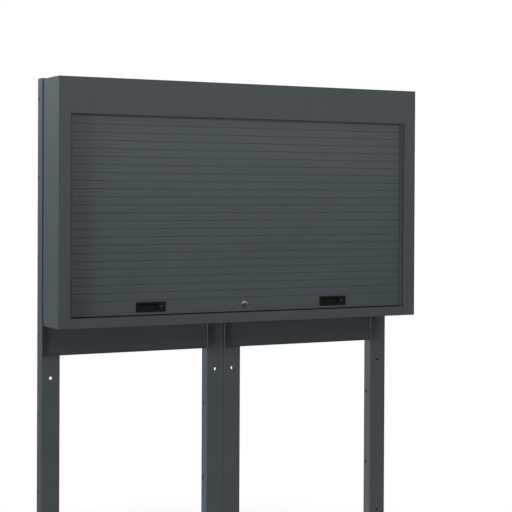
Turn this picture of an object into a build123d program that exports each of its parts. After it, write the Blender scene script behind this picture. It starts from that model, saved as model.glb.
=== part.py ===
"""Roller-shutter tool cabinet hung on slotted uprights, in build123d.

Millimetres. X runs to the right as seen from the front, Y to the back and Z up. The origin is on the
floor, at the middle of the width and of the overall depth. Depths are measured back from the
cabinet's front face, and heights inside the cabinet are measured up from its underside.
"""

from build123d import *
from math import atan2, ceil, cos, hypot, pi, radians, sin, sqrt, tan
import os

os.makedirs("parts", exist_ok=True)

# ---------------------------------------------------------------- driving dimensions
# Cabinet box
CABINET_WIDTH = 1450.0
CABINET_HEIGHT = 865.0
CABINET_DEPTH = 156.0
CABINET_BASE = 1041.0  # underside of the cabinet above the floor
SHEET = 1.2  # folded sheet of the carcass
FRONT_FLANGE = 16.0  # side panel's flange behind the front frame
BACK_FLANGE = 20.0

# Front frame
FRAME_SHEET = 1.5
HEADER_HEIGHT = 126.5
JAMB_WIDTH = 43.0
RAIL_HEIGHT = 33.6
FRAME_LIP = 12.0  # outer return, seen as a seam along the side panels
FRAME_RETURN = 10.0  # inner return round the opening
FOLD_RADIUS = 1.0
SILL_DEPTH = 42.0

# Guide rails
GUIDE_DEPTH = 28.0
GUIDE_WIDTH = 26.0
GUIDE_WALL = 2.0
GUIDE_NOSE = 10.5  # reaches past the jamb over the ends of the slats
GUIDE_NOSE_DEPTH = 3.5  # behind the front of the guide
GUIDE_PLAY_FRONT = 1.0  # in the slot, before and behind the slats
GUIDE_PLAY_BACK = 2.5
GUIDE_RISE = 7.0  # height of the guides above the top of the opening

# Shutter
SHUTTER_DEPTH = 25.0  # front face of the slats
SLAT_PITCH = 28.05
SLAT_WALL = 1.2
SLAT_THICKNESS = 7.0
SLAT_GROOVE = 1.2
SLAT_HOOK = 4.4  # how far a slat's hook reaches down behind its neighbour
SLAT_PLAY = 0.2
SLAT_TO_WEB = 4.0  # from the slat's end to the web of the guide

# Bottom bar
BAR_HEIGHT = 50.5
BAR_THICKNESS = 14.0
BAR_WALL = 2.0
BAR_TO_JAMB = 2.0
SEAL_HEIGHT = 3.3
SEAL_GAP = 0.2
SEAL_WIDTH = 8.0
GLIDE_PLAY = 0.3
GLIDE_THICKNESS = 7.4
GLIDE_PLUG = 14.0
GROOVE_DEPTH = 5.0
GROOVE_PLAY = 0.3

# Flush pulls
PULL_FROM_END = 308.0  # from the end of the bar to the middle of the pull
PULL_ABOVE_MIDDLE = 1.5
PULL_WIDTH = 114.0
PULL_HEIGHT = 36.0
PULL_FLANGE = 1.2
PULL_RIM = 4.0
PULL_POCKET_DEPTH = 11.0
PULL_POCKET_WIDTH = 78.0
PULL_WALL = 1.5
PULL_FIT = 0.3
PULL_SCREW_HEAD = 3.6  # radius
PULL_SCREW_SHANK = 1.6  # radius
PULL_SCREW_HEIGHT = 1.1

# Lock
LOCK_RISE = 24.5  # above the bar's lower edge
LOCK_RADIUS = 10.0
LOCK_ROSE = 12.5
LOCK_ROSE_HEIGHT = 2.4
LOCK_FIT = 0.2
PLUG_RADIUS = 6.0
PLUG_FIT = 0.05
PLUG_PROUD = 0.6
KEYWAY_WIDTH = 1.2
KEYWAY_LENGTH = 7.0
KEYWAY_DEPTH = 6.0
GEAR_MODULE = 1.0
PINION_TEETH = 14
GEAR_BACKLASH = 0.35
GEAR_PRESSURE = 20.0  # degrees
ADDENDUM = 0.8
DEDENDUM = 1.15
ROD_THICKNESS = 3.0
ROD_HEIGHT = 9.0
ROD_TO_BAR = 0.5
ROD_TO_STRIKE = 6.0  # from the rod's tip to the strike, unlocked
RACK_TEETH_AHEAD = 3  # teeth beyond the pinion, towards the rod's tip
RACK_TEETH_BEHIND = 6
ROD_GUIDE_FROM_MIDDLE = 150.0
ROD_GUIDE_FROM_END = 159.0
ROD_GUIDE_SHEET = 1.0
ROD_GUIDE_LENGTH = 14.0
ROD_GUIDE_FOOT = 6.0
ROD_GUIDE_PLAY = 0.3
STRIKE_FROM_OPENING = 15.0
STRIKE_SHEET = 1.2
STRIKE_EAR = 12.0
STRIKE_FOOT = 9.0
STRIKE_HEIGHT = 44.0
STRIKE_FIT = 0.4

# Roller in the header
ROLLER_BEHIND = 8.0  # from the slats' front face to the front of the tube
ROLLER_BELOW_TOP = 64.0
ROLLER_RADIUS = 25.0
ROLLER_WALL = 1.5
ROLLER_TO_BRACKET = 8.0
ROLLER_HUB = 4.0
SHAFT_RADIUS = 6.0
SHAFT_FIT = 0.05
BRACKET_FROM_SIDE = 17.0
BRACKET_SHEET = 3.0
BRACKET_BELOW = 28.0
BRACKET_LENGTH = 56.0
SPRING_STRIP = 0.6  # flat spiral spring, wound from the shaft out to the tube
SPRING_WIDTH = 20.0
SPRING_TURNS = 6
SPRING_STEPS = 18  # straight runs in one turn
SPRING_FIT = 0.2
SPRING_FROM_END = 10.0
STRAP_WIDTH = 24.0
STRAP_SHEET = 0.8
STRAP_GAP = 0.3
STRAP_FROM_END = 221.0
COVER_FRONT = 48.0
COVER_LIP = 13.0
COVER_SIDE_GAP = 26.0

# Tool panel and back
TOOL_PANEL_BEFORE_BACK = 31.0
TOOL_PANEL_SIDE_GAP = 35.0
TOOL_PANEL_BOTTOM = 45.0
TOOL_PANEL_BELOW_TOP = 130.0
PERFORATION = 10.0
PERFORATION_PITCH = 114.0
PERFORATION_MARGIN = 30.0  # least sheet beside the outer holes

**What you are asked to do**
Quote each line above in full, word for word.

**Solution to this task**
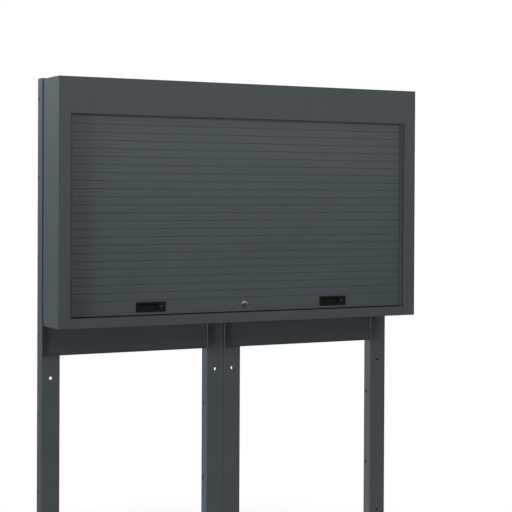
Turn this picture of an object into a build123d program that exports each of its parts. After it, write the Blender scene script behind this picture. It starts from that model, saved as model.glb.
=== part.py ===
"""Roller-shutter tool cabinet hung on slotted uprights, in build123d.

Millimetres. X runs to the right as seen from the front, Y to the back and Z up. The origin is on the
floor, at the middle of the width and of the overall depth. Depths are measured back from the
cabinet's front face, and heights inside the cabinet are measured up from its underside.
"""

from build123d import *
from math import atan2, ceil, cos, hypot, pi, radians, sin, sqrt, tan
import os

os.makedirs("parts", exist_ok=True)

# ---------------------------------------------------------------- driving dimensions
# Cabinet box
CABINET_WIDTH = 1450.0
CABINET_HEIGHT = 865.0
CABINET_DEPTH = 156.0
CABINET_BASE = 1041.0  # underside of the cabinet above the floor
SHEET = 1.2  # folded sheet of the carcass
FRONT_FLANGE = 16.0  # side panel's flange behind the front frame
BACK_FLANGE = 20.0

# Front frame
FRAME_SHEET = 1.5
HEADER_HEIGHT = 126.5
JAMB_WIDTH = 43.0
RAIL_HEIGHT = 33.6
FRAME_LIP = 12.0  # outer return, seen as a seam along the side panels
FRAME_RETURN = 10.0  # inner return round the opening
FOLD_RADIUS = 1.0
SILL_DEPTH = 42.0

# Guide rails
GUIDE_DEPTH = 28.0
GUIDE_WIDTH = 26.0
GUIDE_WALL = 2.0
GUIDE_NOSE = 10.5  # reaches past the jamb over the ends of the slats
GUIDE_NOSE_DEPTH = 3.5  # behind the front of the guide
GUIDE_PLAY_FRONT = 1.0  # in the slot, before and behind the slats
GUIDE_PLAY_BACK = 2.5
GUIDE_RISE = 7.0  # height of the guides above the top of the opening

# Shutter
SHUTTER_DEPTH = 25.0  # front face of the slats
SLAT_PITCH = 28.05
SLAT_WALL = 1.2
SLAT_THICKNESS = 7.0
SLAT_GROOVE = 1.2
SLAT_HOOK = 4.4  # how far a slat's hook reaches down behind its neighbour
SLAT_PLAY = 0.2
SLAT_TO_WEB = 4.0  # from the slat's end to the web of the guide

# Bottom bar
BAR_HEIGHT = 50.5
BAR_THICKNESS = 14.0
BAR_WALL = 2.0
BAR_TO_JAMB = 2.0
SEAL_HEIGHT = 3.3
SEAL_GAP = 0.2
SEAL_WIDTH = 8.0
GLIDE_PLAY = 0.3
GLIDE_THICKNESS = 7.4
GLIDE_PLUG = 14.0
GROOVE_DEPTH = 5.0
GROOVE_PLAY = 0.3

# Flush pulls
PULL_FROM_END = 308.0  # from the end of the bar to the middle of the pull
PULL_ABOVE_MIDDLE = 1.5
PULL_WIDTH = 114.0
PULL_HEIGHT = 36.0
PULL_FLANGE = 1.2
PULL_RIM = 4.0
PULL_POCKET_DEPTH = 11.0
PULL_POCKET_WIDTH = 78.0
PULL_WALL = 1.5
PULL_FIT = 0.3
PULL_SCREW_HEAD = 3.6  # radius
PULL_SCREW_SHANK = 1.6  # radius
PULL_SCREW_HEIGHT = 1.1

# Lock
LOCK_RISE = 24.5  # above the bar's lower edge
LOCK_RADIUS = 10.0
LOCK_ROSE = 12.5
LOCK_ROSE_HEIGHT = 2.4
LOCK_FIT = 0.2
PLUG_RADIUS = 6.0
PLUG_FIT = 0.05
PLUG_PROUD = 0.6
KEYWAY_WIDTH = 1.2
KEYWAY_LENGTH = 7.0
KEYWAY_DEPTH = 6.0
GEAR_MODULE = 1.0
PINION_TEETH = 14
GEAR_BACKLASH = 0.35
GEAR_PRESSURE = 20.0  # degrees
ADDENDUM = 0.8
DEDENDUM = 1.15
ROD_THICKNESS = 3.0
ROD_HEIGHT = 9.0
ROD_TO_BAR = 0.5
ROD_TO_STRIKE = 6.0  # from the rod's tip to the strike, unlocked
RACK_TEETH_AHEAD = 3  # teeth beyond the pinion, towards the rod's tip
RACK_TEETH_BEHIND = 6
ROD_GUIDE_FROM_MIDDLE = 150.0
ROD_GUIDE_FROM_END = 159.0
ROD_GUIDE_SHEET = 1.0
ROD_GUIDE_LENGTH = 14.0
ROD_GUIDE_FOOT = 6.0
ROD_GUIDE_PLAY = 0.3
STRIKE_FROM_OPENING = 15.0
STRIKE_SHEET = 1.2
STRIKE_EAR = 12.0
STRIKE_FOOT = 9.0
STRIKE_HEIGHT = 44.0
STRIKE_FIT = 0.4

# Roller in the header
ROLLER_BEHIND = 8.0  # from the slats' front face to the front of the tube
ROLLER_BELOW_TOP = 64.0
ROLLER_RADIUS = 25.0
ROLLER_WALL = 1.5
ROLLER_TO_BRACKET = 8.0
ROLLER_HUB = 4.0
SHAFT_RADIUS = 6.0
SHAFT_FIT = 0.05
BRACKET_FROM_SIDE = 17.0
BRACKET_SHEET = 3.0
BRACKET_BELOW = 28.0
BRACKET_LENGTH = 56.0
SPRING_STRIP = 0.6  # flat spiral spring, wound from the shaft out to the tube
SPRING_WIDTH = 20.0
SPRING_TURNS = 6
SPRING_STEPS = 18  # straight runs in one turn
SPRING_FIT = 0.2
SPRING_FROM_END = 10.0
STRAP_WIDTH = 24.0
STRAP_SHEET = 0.8
STRAP_GAP = 0.3
STRAP_FROM_END = 221.0
COVER_FRONT = 48.0
COVER_LIP = 13.0
COVER_SIDE_GAP = 26.0

# Tool panel and back
TOOL_PANEL_BEFORE_BACK = 31.0
TOOL_PANEL_SIDE_GAP = 35.0
TOOL_PANEL_BOTTOM = 45.0
TOOL_PANEL_BELOW_TOP = 130.0
PERFORATION = 10.0
PERFORATION_PITCH = 114.0
PERFORATION_MARGIN = 30.0  # least sheet beside the outer holes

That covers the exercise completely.